Message to That Guy From the Coffee Shop
When you asked me for my number and I said, “No,” I thought that would be a pretty clear indication that I did not want to interact with you. Evidently, you distinguish “actual rejection” from “virtual rejection” and you managed to online stalk me all the way into my inbox.
For your efforts, I’ll take it. But don’t even think this means you can sit at my table.
Message to the Estranged Cousin
Wow! I heard that you had disappeared somewhere in Mexico, so it was a shocking relief to see that you weren’t dead! It looks like some of your legal troubles have cleared up. And, I’m really glad that the sex offender registry isn’t a total buzz kill! Watch out for the school zones (heyyyooo!).
Also, it appears as though you were able to get some tooth implants since I last saw you—lookin good!
Please don’t be offended that I am not going to list you as my “cousin.”
Really, it’s not you, it’s your felon status.
Message to a Grandparent
Not that I wasn’t ecstatic to see that someone who was alive circa Hitler figured out how to use Facebook, but I must admit, I was a little confused when I saw your full name, not simply, ________, the name I have called you since before I graduated from the anal stage.
I had no idea your full legal name was _____________ ___________________ __________________.
No really, I had to do some serious research to figure out who you were.
Also, I thought that Fox News had scared you out of using the Internet?
In any event, welcome!
I hope that you use FB to keep us updated on your ailments—Mom says your hemorrhoids are a pain in the ass (no pun intended).
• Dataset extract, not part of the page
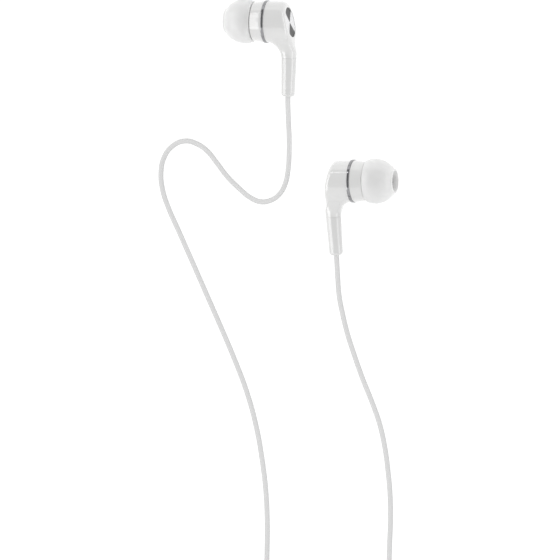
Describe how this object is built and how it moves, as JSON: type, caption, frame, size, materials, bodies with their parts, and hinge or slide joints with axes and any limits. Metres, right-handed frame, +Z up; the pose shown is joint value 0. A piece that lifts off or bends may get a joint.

Also, please ignore my friend, _______. Those posts are definitely not representative of our routine banter—usually we are joking about puppies and sports, not circle jerks and rape!
Oh, and don’t ask me what “circle jerk” means. Remember how awkward it got when I said you shouldn’t use the expression “pearl necklace” so loosely?
Also, if you could, please refrain from using racial epithets on my wall. I know that things were “different back then,” and you never modified your pre-emancipation vocabulary, but (okay, don’t freak out!) I do have “colored” friends.